The Ethics of Inequality: Charity, Sustainable Development and the Problem of Dependence in Central Uganda
- Author(s): Scherz, China Rose
- Advisor(s): Adams, Vincanne
- et al.
This dissertation explores the interactions between charity, sustainable development, and Kiganda ethics of interdependence in relation to problems of orphan support in Central Uganda. In the first half I describe how financial sustainability has emerged as a guiding principle for international development. As it has done so many non-governmental organizations in Uganda have moved away from providing charitable "handouts" and have instead attempted to foster sustainable community-based institutions. I argue that despite the popularity of these ideas among members of the local and international development communities, Baganda villagers experience these shifts away from charity not as acts of empowerment, but as suspect refusals to redistribute wealth. By contrast, I argue that rural Baganda experience charitable interventions as consistent with their own ethico-moral frameworks. Through this argument I trouble the hypothesis originally put forth by Marcel Mauss concerning the inevitable wounds of the charitable gift. In the second half I move on to examine the modes of subjectivation entailed in each of these ethical assemblages.

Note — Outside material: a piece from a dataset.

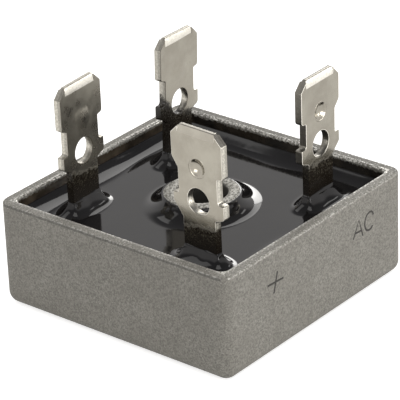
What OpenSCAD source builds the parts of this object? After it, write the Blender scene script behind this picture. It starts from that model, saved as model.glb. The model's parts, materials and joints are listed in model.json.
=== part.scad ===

Here I focus on a contrast between regimes of audit that are at the center of contemporary international development projects and the ways in which a community of Ugandan Catholic nuns engaged in charitable works use narrative and mimesis to shape themselves into subjects who, detached from worldly concerns, learn to trust in, and make themselves accountable to, a divine, rather than an earthly, auditor. Drawing on data collected during thirteen-months of fieldwork in Uganda my dissertation offers a reading of the contemporary philanthropic field that works to unsettle what are often assumed to be foregone conclusions about the ethics and effects of dependency and audit in the post-colonial world.